From Public Interest to Public Ownership
The Dangote refinery represents something many African investors want: the opportunity to own part of a major industrial asset built on the continent.
That demand should not be dismissed.
It should be protected.
A credible IPO could connect household savings and long-term institutional capital to African industry.
An opaque or prematurely marketed offer could turn that same desire into fraud exposure, misinformation and financial loss.
Nigeria’s SEC is drawing a necessary line between public interest in ownership and an actual regulated opportunity to invest.
Because retail investors should not merely supply liquidity for Africa’s biggest businesses.
They should receive transparent information, enforceable rights and a fair opportunity to participate in the upside.
Economic Implication
Investor demand is itself a valuable financial asset. Unauthorized marketers were attempting to capture that demand before approved disclosures, pricing and allocation rules existed.

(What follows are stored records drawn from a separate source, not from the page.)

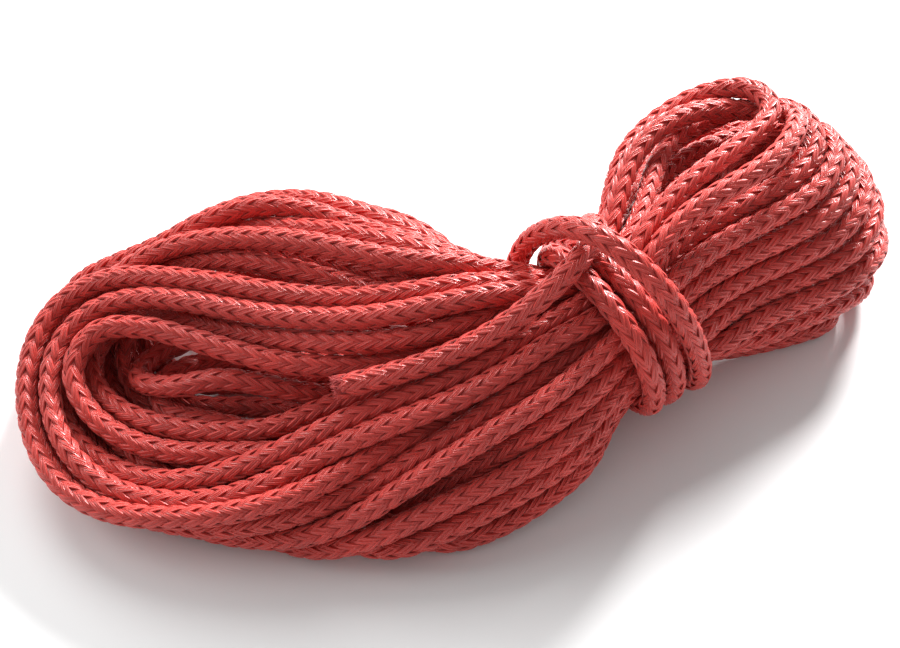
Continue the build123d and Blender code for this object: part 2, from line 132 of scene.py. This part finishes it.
    (-146.7, 22.1, 19.0), (-150.8, 5.8, 14.2), (-146.9, -11.0, 10.3), (-137.3, -25.9, 8.9), (-124.6, -38.4, 9.8),
    (-109.9, -48.8, 12.7), (-93.9, -56.5, 17.0), (-76.8, -58.9, 20.2), (-59.6, -57.0, 21.8), (-42.6, -54.7, 25.6),
    (-26.7, -51.2, 32.2), (-10.6, -46.7, 38.0), (5.8, -40.9, 42.1), (22.0, -34.1, 44.0), (37.6, -26.9, 44.5),
    (50.9, -16.2, 47.9), (64.0, -5.2, 52.1), (79.8, 2.0, 55.7), (97.0, 6.4, 58.1), (113.8, 12.1, 59.4),
    (125.2, 25.3, 60.3), (125.4, 42.5, 58.4), (114.0, 54.3, 53.5), (97.2, 54.3, 49.6), (81.2, 46.8, 50.5),
    (70.0, 33.4, 53.3), (62.0, 17.5, 55.2), (52.8, 2.4, 53.9), (39.0, -8.1, 51.8), (22.7, -15.6, 54.2),
    (4.5, -17.1, 59.7), (-13.7, -16.3, 58.9), (-31.1, -13.7, 54.8), (-47.9, -8.7, 50.7), (-64.3, -1.3, 47.6),
    (-80.0, 7.6, 45.2), (-95.2, 17.2, 43.0), (-110.7, 25.4, 39.9), (-127.3, 27.3, 35.2), (-140.6, 18.0, 29.2),
    (-144.7, 1.3, 24.3), (-141.7, -16.3, 21.0), (-132.4, -31.5, 18.5), (-117.6, -41.6, 18.3), (-101.1, -47.3, 20.1),
    (-84.1, -48.6, 23.5), (-67.8, -46.9, 29.2), (-51.6, -45.0, 35.7), (-34.7, -44.6, 40.4), (-17.6, -43.7, 44.5),
    (-1.0, -40.1, 48.7), (15.0, -33.8, 52.0), (31.5, -27.9, 51.7), (46.8, -20.3, 53.9), (57.0, -9.8, 62.3),
    (71.1, -1.5, 67.1), (87.6, 3.6, 69.9), (103.5, 10.5, 71.5), (115.1, 23.2, 70.3), (120.5, 37.0, 63.2),
    (109.4, 46.5, 57.9), (93.0, 47.1, 62.8), (75.4, 42.8, 63.8), (60.6, 32.6, 61.0), (51.4, 17.9, 56.4),
    (43.2, 2.9, 50.1), (28.4, -6.6, 49.2), (11.6, -10.1, 54.8), (-6.9, -8.9, 57.9), (-24.7, -6.9, 55.8),
    (-41.9, -2.7, 52.4), (-58.3, 4.3, 49.8), (-73.9, 13.0, 47.9), (-89.0, 22.2, 45.7), (-104.2, 30.5, 42.7),
    (-119.8, 36.7, 38.9), (-135.7, 35.9, 33.4), (-147.1, 24.4, 27.8), (-151.9, 8.0, 22.9), (-151.5, -9.7, 18.6),
    (-145.6, -26.8, 16.7), (-133.7, -40.6, 17.7), (-118.1, -49.7, 20.5), (-101.3, -55.0, 23.4), (-84.5, -57.6, 26.7),
    (-67.5, -55.9, 28.6), (-50.9, -50.4, 29.5), (-34.3, -44.5, 30.4), (-17.1, -41.5, 31.7), (-0.1, -40.6, 33.0),
    (16.7, -39.2, 34.1), (33.2, -35.8, 34.3), (48.6, -29.1, 34.5), (62.9, -21.7, 30.8), (75.9, -23.0, 20.5),
    (92.2, -21.7, 17.6), (109.5, -16.3, 17.2), (127.2, -11.1, 15.2), (141.7, -1.8, 10.5), (145.2, 14.9, 5.7),
    (139.8, 32.2, 5.0), (128.2, 45.9, 7.5), (112.1, 52.4, 12.8), (95.5, 51.8, 20.7), (81.1, 45.1, 29.6),
    (71.1, 31.9, 37.2), (65.2, 15.1, 42.0), (57.4, -1.1, 45.4), (43.5, -12.4, 46.3), (25.6, -15.9, 46.2),
    (8.7, -15.4, 50.2), (-8.0, -19.5, 51.4), (-25.6, -20.2, 48.8), (-42.9, -16.1, 45.7), (-59.3, -8.5, 42.2),
    (-74.4, 0.7, 37.8), (-87.5, 12.2, 33.2), (-99.3, 24.7, 28.5), (-113.4, 33.0, 23.0), (-127.9, 27.3, 17.9),
    (-131.1, 10.8, 17.9), (-123.6, -4.8, 20.0), (-109.6, -16.0, 21.3), (-93.1, -23.0, 22.0), (-75.5, -26.0, 22.6),
    (-58.3, -23.5, 25.4), (-40.9, -21.2, 27.8), (-23.3, -21.0, 29.3), (-5.6, -22.5, 29.7), (11.9, -24.6, 28.8),
    (29.5, -23.4, 27.0), (46.4, -17.2, 25.5), (61.8, -12.0, 17.5), (75.9, -14.3, 6.7), (92.6, -13.8, 4.5),
    (109.8, -13.5, 5.5), (126.5, -10.4, 4.9), (131.4, 6.0, 5.0), (124.4, 22.7, 5.0), (110.7, 34.6, 4.9),
    (92.7, 36.4, 5.1), (74.5, 33.2, 6.2), (54.8, 23.6, 9.7),
]
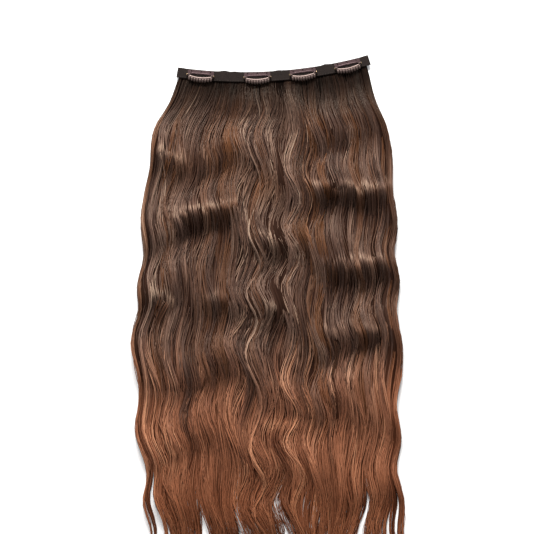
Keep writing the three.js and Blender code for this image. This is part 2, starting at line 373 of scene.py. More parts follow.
def hair_material(name, shade, streaks, roughness, specular):
    """Brown hair that turns copper towards the tips, a little different in each strand, darkened with painted
    shade where it lies deep, under the band and at the tips.
    """
    material, nodes, links, shader = new_material(name)
    tone = attribute_value(nodes, "tone")
    warm = attribute_value(nodes, "warm")
    down = attribute_value(nodes, "down")
    shade_by_depth = attribute_value(nodes, "shade_by_depth")

    def shaded(red, green, blue):
        return linear(red * shade, green * shade, blue * shade)

    upper = ramp_node(nodes, [
        (0.0, shaded(42, 27, 21)),
        (0.35, shaded(82, 59, 51)),
        (0.65, shaded(117, 90, 78)),
        (0.9, shaded(161, 130, 112)),
        (1.0, shaded(194, 164, 142)),
    ])
    lower = ramp_node(nodes, [
        (0.0, shaded(102, 54, 34)),
        (0.35, shaded(154, 96, 68)),
        (0.65, shaded(184, 120, 88)),
        (1.0, shaded(216, 153, 116)),
    ])
    links.new(tone, upper.inputs[0])
    links.new(tone, lower.inputs[0])
    brown = mix_colour(nodes, links, warm, upper.outputs[0], shaded(136, 84, 46))
    ragged = math_node(nodes, links, "MULTIPLY_ADD", tone, 0.12, -0.06)
    place = math_node(nodes, links, "ADD", attribute_value(nodes, "dip"), ragged)
    copper = share_between(nodes, links, place, *COPPER)
    colour = mix_colour(nodes, links, copper, brown, lower.outputs[0])
    out_of_root_shadow = share_between(nodes, links, down, *ROOT_SHADOW)
    into_tip_shadow = share_between(nodes, links, down, *TIP_SHADOW, "LINEAR")
    # Painted shade: the colour darkens on deep strands and under folds, at the roots under the band, and
    # towards the tips
    for share, first, second in (
        (shade_by_depth, linear(98, 65, 48), WHITE),
        (out_of_root_shadow, linear(70, 55, 48), WHITE),
        (into_tip_shadow, WHITE, linear(226, 214, 202)),
    ):
        shade_colour = mix_colour(nodes, links, share, first, second)
        colour = mix_colour(nodes, links, 1.0, colour, shade_colour, "MULTIPLY")
    along = scaled_coordinates(nodes, links, uv_coordinates(nodes, "OFBake"), (900.0, 6.0, 1.0))
    fine = noise_node(nodes, links, along, 1.0, 4.0)
    low, high = STREAKS[streaks]
    streak = ramp_node(nodes, [(0.3, (low, low, low, 1.0)), (0.7, (high, high, high, 1.0))])
    links.new(fine, streak.inputs[0])
    colour = mix_colour(nodes, links, 1.0, colour, streak.outputs[0], "MULTIPLY")
    add_bump(nodes, links, shader, fine, 0.5, 0.0002)
    links.new(colour, shader.inputs["Base Color"])
    shader.inputs["Roughness"].default_value = roughness
    shader.inputs["Specular IOR Level"].default_value = specular
    shader.inputs["Specular Tint"].default_value = (1.0, 0.82, 0.66, 1.0)
    return material


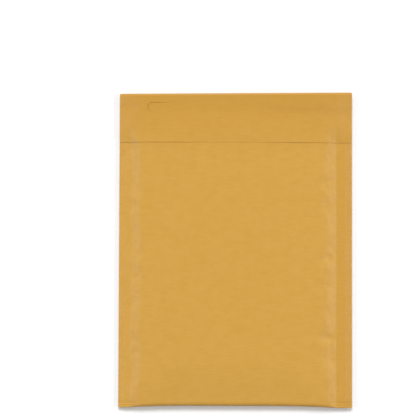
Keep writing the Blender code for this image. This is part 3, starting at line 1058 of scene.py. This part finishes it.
def makeWorld():
    world = bpy.data.worlds.new("white studio")
    world.use_nodes = True
    tree = world.node_tree
    path = addNode(tree, "ShaderNodeLightPath").outputs
    # seen straight or through the film it is white, and it lights things far less
    sharp = calculate(tree, "MAXIMUM", path["Is Camera Ray"], path["Is Transmission Ray"])
    strength = addNode(tree, "ShaderNodeMapRange", {
        "Value": sharp, "To Min": studio["ambient"], "To Max": 1.0})
    tree.links.new(strength.outputs["Result"], tree.nodes["Background"].inputs["Strength"])
    tree.nodes["Background"].inputs["Color"].default_value = (1, 1, 1, 1)
    bpy.context.scene.world = world


def makeFloor():
    shape = bmesh.new()
    bmesh.ops.create_grid(shape, x_segments=1, y_segments=1, size=studio["floorHalf"])
    # Matt white background paper, as studios roll out.
    material, tree, shader = newMaterial("white paper sweep")
    path = addNode(tree, "ShaderNodeLightPath").outputs
    seen = calculate(tree, "MULTIPLY", path["Is Camera Ray"], studio["floorGlow"])
    shader.inputs["Base Color"].default_value = [studio["floorTone"]] * 3 + [1]
    shader.inputs["Roughness"].default_value = 1.0
    shader.inputs["Specular IOR Level"].default_value = 0.0
    shader.inputs["Emission Color"].default_value = (1, 1, 1, 1)
    tree.links.new(seen, shader.inputs["Emission Strength"])
    floor = addPiece("floor", shape, material)


def finishPiece(piece, node):
    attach(piece, "root")
    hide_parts(node)


def main():
    makeCamera()
    makeWorld()
    for name, settings in studio["boxes"].items():
        makeSoftbox(name, *settings)
    makeFloor()
    print("studio done")

    sheet = makeSheet(kraftPaper())
    finishPiece(sheet, "kraft_paper")

    glueBelow = bag["paper"] + flap["stripGap"]
    glueBox = (glueLow, glueHigh)
    glue = makeStrip("glue_strip", glueBox, glueBelow, strips["glue"], hotMelt())
    settle(glue)
    finishPiece(glue, "adhesive_strip")

    linerBelow = glueBelow + strips["glue"] + flap["stripGap"]
    linerBox = (linerLow, linerHigh)
    liner = makeStrip("liner_strip", linerBox, linerBelow, strips["liner"], releasePaper())
    cutTab(liner, linerBelow + strips["liner"] / 2)
    finishPiece(liner, "release_liner")
    print("strips done")

    lining = makeLining(bubbleFilm())
    finishPiece(lining, "bubble_lining")

    view = bpy.context.scene.view_settings
    view.view_transform = "Standard"


main()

A legitimate IPO could broaden participation in African industrial ownership. But the structure of the offering will determine whether ordinary investors gain meaningful exposure to the refinery’s future earnings or primarily provide capital while control remains concentrated.
Why It Matters
Black economic development requires more than encouraging people to invest.
It requires markets where ordinary investors can verify what they are buying, understand the risks and enforce their ownership rights.
Without those protections, public appetite for African ownership can become a source of liquidity for promoters rather than a path to household wealth.
The Ownership Question
Will retail investors receive transparent, fairly structured access to the refinery’s future earnings—or mainly be used to generate demand around the offering?
Disclosure: This article is independent editorial analysis based on information from Nigeria’s Securities and Exchange Commission and Reuters. It is not investment advice and is not affiliated with Dangote Group, Dangote Petroleum Refinery, Nigeria’s SEC or any brokerage or capital-market operator.